Intendiamoci: non voglio polemizzare con Bearzot. Dico semplicemente che per il bene di Rossi io non l’avrei fatto uscire. E poi scusate, con Rossi l’Italia vinceva 1-0, mentre nella ripresa ha perso 1-0, per cui non credo che Rossi sia stato dannoso”. (…)
Bisogna dargli fiducia e incoraggiarlo. Rossi è arrivato a questo mondiale spremuto, perché si è consumato nell’attesa, al pensiero di dover risolvere i problemi dell’Italia. Ma non tutto è perduto.
Il giocatore è un fuoriclasse e se riesce a trovare un gol o uno spunto vincente, può di colpo dimenticare tutto. Ecco perché io credo che debba giocare, nonostante le critiche che ha ricevuto. In fondo ha sbagliato soltanto una partita.
Andiamo indietro nel tempo e vediamo quanti giocatori hanno giocato peggio di lui”. La visita di Farina fu un toccasana per Rossi. Peraltro, una lancia a favore a suo pro, la spezzava anche il suo vecchio allenatore del Vicenza dei miracoli, Giovanbattista Fabbri, che era dell’idea che Rossi non venisse compreso, che non avesse palloni giocabili e che il suo partner ideale fosse Bettega.
Un incoraggiamento e un appello a non distruggerlo arrivava da altri allenatori. Ma non avrebbe fatto piacere alla squadra, invece, la dichiarazione del presidente della Lega Matarrese: “Sordillo è stato un signore ad andare negli spogliatoi a fine partita.
Io non ci sono andato perché altrimenti avrei dovuto prenderli tutti a calci nel sedere. La nazionale italiana è una squadra vecchia, e non mi riferisco all’età, ma alla fantasia e alla voglia di vincere. In troppi si sentono appagati, fuorviati dall’obiettivo della qualificazione”.
Ed essendogli stato richiesto di riflettere circa l’eventualità che l’allenatore del suo Bari, ovvero Catuzzi, avesse potuto sostituire Rossi con Causio, la risposta era: “non offendiamo Catuzzi”. Bearzot e i giocatori non avrebbero gradito.
E all’atto di presentazione dello stesso presidente della Lega negli spogliatoi azzurri per complimentarsi dopo la vittoria del 5 luglio sul Brasile, reazioni e commenti dei giocatori non sarebbero stati teneri.

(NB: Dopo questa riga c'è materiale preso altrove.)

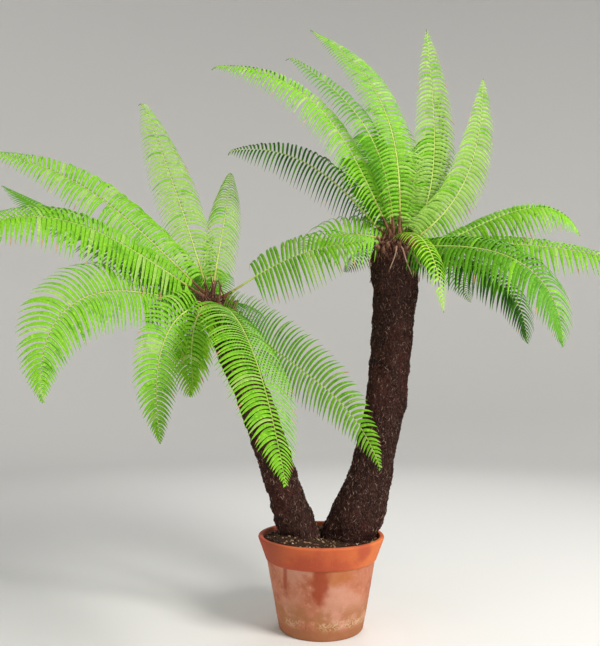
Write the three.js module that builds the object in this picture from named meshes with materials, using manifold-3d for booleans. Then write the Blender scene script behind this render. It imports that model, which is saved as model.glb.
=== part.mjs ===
// A potted tree fern: two dark fibrous trunks that lean apart from one root in a terracotta pot,
// each with a crown of arching fronds. Millimetres, +Z up, +Y away from the viewer.
// The origin is the centre of the pot's flat underside.

import * as THREE from 'three';
import { mergeVertices } from 'three/addons/utils/BufferGeometryUtils.js';
import Module from 'manifold-3d';

const wasm = await Module();
wasm.setup();

// Clearance between pieces that touch on the real plant
const GAP = 0.3;

// Pot
const POT_HEIGHT = 265;
const RIM_RADIUS = 180;
const BAND_FOOT_RADIUS = 158;
const BAND_HEIGHT = 66;
const BODY_TOP_RADIUS = 155;
const FOOT_RADIUS = 121;
const FOOT_ROUNDING = 6;
const ARC_MIDDLE = 0.3;
const BAND_STEP = 1;
const WALL = 14;
const POT_FLOOR = 16;
const LIP_ROUNDING = 3;
const POT_SIDES = 36;

// Soil, filled to just under the rim
const SOIL_TOP = 257;

// Trunks: height of each growing tip, place of its foot and its head, and its thickness
const TRUNK_SIDES = 14;
const TRUNK_RINGS = 18;
const DOME_RINGS = 5;
const TRUNK_FOOT = SOIL_TOP + GAP;
const LUMPS = [
  { share: 0.035, lobes: 3, rise: 45 },
  { share: 0.02, lobes: 5, rise: -27 },
];
const SWELLING_BELOW_TIP = 1.6;
const SWELLING_SPREAD = 90;
const TRUNKS = {
  left: {
    foot: [-62, -10], head: [-308, -30], top: 944, straighten: 1, bow: 12,
    radius: 49, flare: 10, flareRise: 0, flareSpread: 90, swelling: 3,
    domeHeight: 60,
  },
  right: {
    foot: [80, 15], head: [214, 20], top: 1122, straighten: 2.7, bow: 0,
    radius: 57, flare: 24, flareRise: 40, flareSpread: 110, swelling: 8,
    domeHeight: 70,
  },
};
const HEART_DEPTH = 10;

// Cut stubs of old stalks round each head
const STUB_COUNT = 26;
const STUB_LENGTHS = [26, 33, 29, 36, 31];
const STUB_BELOW_TIP = [62, 44, 53, 35, 26];
const STUB_RISES = [50, 68, 62, 56];
const STUB_RADIUS = 6;
const STUB_TAPER = 0.7;
const STUB_SIDES = 5;
const STUB_ROOT = 12;
const STUB_CLEARANCE = 2;
const GOLDEN_ANGLE = 137.5;

// Fronds. heading: 0 is towards +X and 90 is away from the viewer. rise and fall: the slope at the
// base and at the tip. bend: where the curve comes, later when larger. sweep: how far the heading
// turns. roll: the twist of the blade. leaf: share of the longest leaflet. hang: how far leaflets
// droop. out and lift: where the stalk starts, from the heart. bare: share of the stalk without
// leaflets. Angles in degrees, sizes in mm.
const COMMON = { bend: 1, sweep: 0, roll: 0, leaf: 1, hang: 0.35, out: 25, lift: 0, bare: 0.07 };
const FRONDS = {
  left: {
    upright: {
      heading: 143, rise: 68, fall: 65, length: 670, bend: 0.85, sweep: 7, roll: -40, leaf: 0.8,
      hang: 0.7, out: 20, lift: 25,
    },
    short_upright: {
      heading: 74, rise: 73, fall: 54, length: 490, bend: 0.55, sweep: 18, roll: 20, leaf: 0.7,
      hang: 0.95, out: 5, lift: 25,
    },
    reaching_high: {
      heading: 182, rise: 44, fall: 8, length: 710, bend: 1.8, sweep: 12, roll: -60, leaf: 0.9,
      hang: 0.7, lift: 20,
    },
    reaching_low: {
      heading: 205, rise: 30, fall: -36, length: 690, bend: 1.7, sweep: 14, roll: -45, leaf: 1.3,
      hang: 0.65, lift: 5,
    },
    reaching_behind: { heading: 158, rise: 29, fall: 29, length: 865, roll: -20, out: 30, lift: -6 },
    arching: {
      heading: 218, rise: 6, fall: -96, length: 655, bend: 1.6, sweep: 23, roll: -61, leaf: 1.1,
      lift: -20,
    },
    drooping: {
      heading: 237, rise: -4, fall: -100, length: 475, bend: 0.65, sweep: 4, roll: -67,
      leaf: 0.8, lift: -25,
    },
    drooping_middle: {
      heading: 243, rise: -30, fall: -92, length: 270, bend: 0.55, roll: -5, leaf: 0.9,
      hang: 0.7, lift: -34,
    },
    drooping_small: {
      heading: 252, rise: -14, fall: -100, length: 280, bend: 0.6, sweep: -3, roll: -38,
      leaf: 0.65, hang: 0.55, lift: -20,
    },
    drooping_front: {
      heading: 296, rise: 1, fall: -45, length: 760, bend: 0.4, sweep: -13, roll: -16, leaf: 1.1,
      lift: -25,
    },
    drooping_right: {
      heading: 301, rise: -28, fall: -68, length: 735, bend: 3.4, sweep: 32, roll: 79,
      leaf: 0.85, hang: 0.15, lift: -8,
    },
    thin_stalk: {
      heading: -5, rise: 32, fall: 3, length: 440, bend: 1.3, sweep: -10, roll: 50, leaf: 1.45,
      hang: 0.5, bare: 0.26,
    },
    rear_left: { heading: 122, rise: 30, fall: -40, length: 580, roll: -20 },
    rear_right: { heading: 78, rise: 14, fall: -32, length: 420, lift: -20 },
    rear_low: { heading: 105, rise: 24, fall: -25, length: 460, lift: -15 },
    rear_short: { heading: 98, rise: 45, fall: 0, length: 340, leaf: 0.7, out: 30, lift: 5 },
  },
  right: {
    low_left: { heading: 181, rise: 14, fall: -28, length: 255, roll: -55, leaf: 1.2, hang: 0.5 },
    shaded_left: {
      heading: 159, rise: 50, fall: -18, length: 580, bend: 1.5, sweep: 57, roll: 42, leaf: 0.85,
      hang: 0.8, lift: 12,
    },
    long_left: {
      heading: 190, rise: 64, fall: 1, length: 745, bend: 1.65, sweep: -8, roll: -45, leaf: 1.15,
      hang: 0.65, out: 14, lift: 20,
    },
    slim_left: {
      heading: 189, rise: 84, fall: 35, length: 615, bend: 0.9, sweep: -17, roll: -50,
      leaf: 0.75, hang: 0.5, out: 4, lift: 42,
    },
    tall_left: {
      heading: 142, rise: 92, fall: 40, length: 830, bend: 0.95, sweep: -3, roll: -36,
      leaf: 0.65, hang: 0.45, out: -15, lift: 5,
    },
    curled_top: {
      heading: 60, rise: 84, fall: -30, length: 500, bend: 4.5, sweep: 110, roll: -20, leaf: 0.9,
      out: 28, lift: 5,
    },
    tallest: {
      heading: 27, rise: 31, fall: 99, length: 675, bend: 0.4, sweep: 11, roll: 67, leaf: 0.8,
      hang: 0.75, out: 30,
    },
    slim_right: { heading: 38, rise: 50, fall: 98, length: 540, leaf: 0.5, out: 44, lift: -12 },
    tall_right: {
      heading: 9, rise: 35, fall: 87, length: 595, bend: 0.8, sweep: 12, roll: 85, leaf: 0.75,
      hang: 0.8, out: 35, lift: -14,
    },
    arching_right: {
      heading: 352, rise: 25, fall: -65, length: 525, bend: 3, sweep: 5, roll: 35, leaf: 1.35,
      hang: 0.9, out: 55, lift: -52,
    },
    level_right: {
      heading: 346, rise: -3, fall: -22, length: 640, bend: 1.6, sweep: -10, roll: 38, leaf: 1.2,
      hang: 0.65, lift: -12,
    },
    drooping_right: {
      heading: 320, rise: -6, fall: -86, length: 600, bend: 1.6, sweep: 20, roll: 38, leaf: 1.35,
      hang: 0.6, lift: -25,
    },
    small_front: {
      heading: 293, rise: 14, fall: -78, length: 375, bend: 0.6, leaf: 0.5, hang: 0.6, out: 10,
    },
    drooping_under: {
      heading: 338, rise: -10, fall: -85, length: 480, bend: 1.5, roll: 35, leaf: 1.15,
      hang: 0.6, lift: -45,
    },
    rear_upright: { heading: 98, rise: 72, fall: 25, length: 650, out: 22, lift: 12 },
    rear_tall: { heading: 62, rise: 60, fall: 45, length: 600, out: 38, lift: -4 },
    rear_high: { heading: 78, rise: 40, fall: -40, length: 650, out: 32, lift: -18 },
    rear_left: { heading: 104, rise: 62, fall: 22, length: 620 },
    rear_right: { heading: 52, rise: 22, fall: -42, length: 560, out: 30, lift: -35 },
    rear_low_left: { heading: 108, rise: 16, fall: -24, length: 360, leaf: 0.8, hang: 0.9, lift: -5 },
    rear_low: { heading: 85, rise: 8, fall: -38, length: 440, leaf: 0.8, lift: -15 },
  },
};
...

Il 18 giugno 1978, ai mondiali argentini, si giocava Italia – Austria. Gli azzurri vincevano per 1 a 0, gol di Rossi (altro contesto rispetto a 4 anni dopo, stessa data, quasi dalle stelle alle stalle) lanciato dopo un fraseggio con Causio a seguito di azione iniziata da Scirea.

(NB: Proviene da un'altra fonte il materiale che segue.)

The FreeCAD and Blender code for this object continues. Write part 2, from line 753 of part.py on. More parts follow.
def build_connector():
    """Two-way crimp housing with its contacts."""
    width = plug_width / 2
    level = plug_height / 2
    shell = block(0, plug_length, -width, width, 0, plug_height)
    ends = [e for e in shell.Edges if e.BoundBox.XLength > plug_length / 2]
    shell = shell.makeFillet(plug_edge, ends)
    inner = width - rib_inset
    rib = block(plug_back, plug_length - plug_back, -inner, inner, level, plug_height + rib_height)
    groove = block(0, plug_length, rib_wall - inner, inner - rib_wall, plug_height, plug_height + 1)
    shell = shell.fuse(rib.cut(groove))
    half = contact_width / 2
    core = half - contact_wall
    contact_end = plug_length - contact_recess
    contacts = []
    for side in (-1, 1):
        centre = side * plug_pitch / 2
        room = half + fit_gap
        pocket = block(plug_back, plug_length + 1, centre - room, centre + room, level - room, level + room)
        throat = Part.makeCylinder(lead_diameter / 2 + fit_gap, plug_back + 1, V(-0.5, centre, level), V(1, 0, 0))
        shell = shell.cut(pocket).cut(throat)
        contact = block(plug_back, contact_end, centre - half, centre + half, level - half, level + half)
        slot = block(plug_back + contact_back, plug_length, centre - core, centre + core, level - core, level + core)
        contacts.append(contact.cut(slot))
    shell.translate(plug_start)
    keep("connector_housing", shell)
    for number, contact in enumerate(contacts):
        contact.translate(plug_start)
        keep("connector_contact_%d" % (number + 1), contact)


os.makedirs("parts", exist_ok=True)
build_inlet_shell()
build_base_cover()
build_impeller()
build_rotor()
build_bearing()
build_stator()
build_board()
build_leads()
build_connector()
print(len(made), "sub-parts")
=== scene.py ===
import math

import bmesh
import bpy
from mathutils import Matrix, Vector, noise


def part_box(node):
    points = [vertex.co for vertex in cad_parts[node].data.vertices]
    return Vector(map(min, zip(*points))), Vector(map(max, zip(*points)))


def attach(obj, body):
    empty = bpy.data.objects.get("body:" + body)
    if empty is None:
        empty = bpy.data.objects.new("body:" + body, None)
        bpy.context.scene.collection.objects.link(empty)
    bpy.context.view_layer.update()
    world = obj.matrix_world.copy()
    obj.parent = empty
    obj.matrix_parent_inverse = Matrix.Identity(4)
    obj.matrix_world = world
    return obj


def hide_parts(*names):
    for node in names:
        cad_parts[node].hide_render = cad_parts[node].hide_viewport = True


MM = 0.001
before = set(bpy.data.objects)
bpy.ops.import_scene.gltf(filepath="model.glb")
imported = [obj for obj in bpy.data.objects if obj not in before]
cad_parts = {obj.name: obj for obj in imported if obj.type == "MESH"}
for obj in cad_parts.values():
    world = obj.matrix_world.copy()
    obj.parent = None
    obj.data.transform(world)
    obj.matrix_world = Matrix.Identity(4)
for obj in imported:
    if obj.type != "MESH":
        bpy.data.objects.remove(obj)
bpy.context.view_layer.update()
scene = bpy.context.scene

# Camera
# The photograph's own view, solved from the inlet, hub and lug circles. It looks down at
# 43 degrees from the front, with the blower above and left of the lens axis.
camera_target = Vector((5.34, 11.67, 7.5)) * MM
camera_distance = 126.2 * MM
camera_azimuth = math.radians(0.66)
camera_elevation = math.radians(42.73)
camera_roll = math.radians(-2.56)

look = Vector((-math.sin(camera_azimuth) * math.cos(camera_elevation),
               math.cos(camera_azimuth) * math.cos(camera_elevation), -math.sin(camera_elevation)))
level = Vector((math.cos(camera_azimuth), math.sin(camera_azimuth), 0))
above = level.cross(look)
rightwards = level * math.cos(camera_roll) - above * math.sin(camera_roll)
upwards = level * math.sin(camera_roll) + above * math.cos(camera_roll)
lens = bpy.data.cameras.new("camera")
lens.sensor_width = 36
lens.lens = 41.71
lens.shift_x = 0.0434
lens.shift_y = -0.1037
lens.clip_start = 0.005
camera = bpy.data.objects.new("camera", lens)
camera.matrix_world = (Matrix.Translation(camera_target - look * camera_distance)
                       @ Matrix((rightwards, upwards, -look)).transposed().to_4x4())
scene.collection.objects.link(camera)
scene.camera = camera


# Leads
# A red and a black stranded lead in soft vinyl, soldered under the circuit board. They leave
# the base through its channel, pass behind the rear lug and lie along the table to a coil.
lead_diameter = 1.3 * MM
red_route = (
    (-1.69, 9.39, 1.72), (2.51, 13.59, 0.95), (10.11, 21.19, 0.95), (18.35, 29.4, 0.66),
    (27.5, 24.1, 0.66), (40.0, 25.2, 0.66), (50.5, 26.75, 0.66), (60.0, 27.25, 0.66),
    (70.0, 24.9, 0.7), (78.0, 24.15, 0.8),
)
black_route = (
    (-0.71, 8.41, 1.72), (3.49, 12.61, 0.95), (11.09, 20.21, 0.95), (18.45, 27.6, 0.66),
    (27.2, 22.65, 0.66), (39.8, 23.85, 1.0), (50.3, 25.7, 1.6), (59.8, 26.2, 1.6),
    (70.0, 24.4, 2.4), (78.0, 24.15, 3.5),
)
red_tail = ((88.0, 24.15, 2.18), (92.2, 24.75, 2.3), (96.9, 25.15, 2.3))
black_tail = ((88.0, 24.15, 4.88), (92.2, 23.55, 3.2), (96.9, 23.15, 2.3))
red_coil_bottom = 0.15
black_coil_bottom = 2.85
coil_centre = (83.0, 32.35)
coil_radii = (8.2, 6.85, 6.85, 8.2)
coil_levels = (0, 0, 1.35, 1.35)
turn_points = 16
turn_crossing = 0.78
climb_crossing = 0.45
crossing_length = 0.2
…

L’Austria attaccava nella parte centrale della gara. L’Italia era in debito d’ossigeno per poi riprendersi nella parte finale del match, in cui godeva di almeno due occasioni per raddoppiare. In Argentina l’Italia era partita razzo per poi essere affaticata nei momenti clou, decisivi. In Spagna 4 anni dopo sarebbe successo il contrario.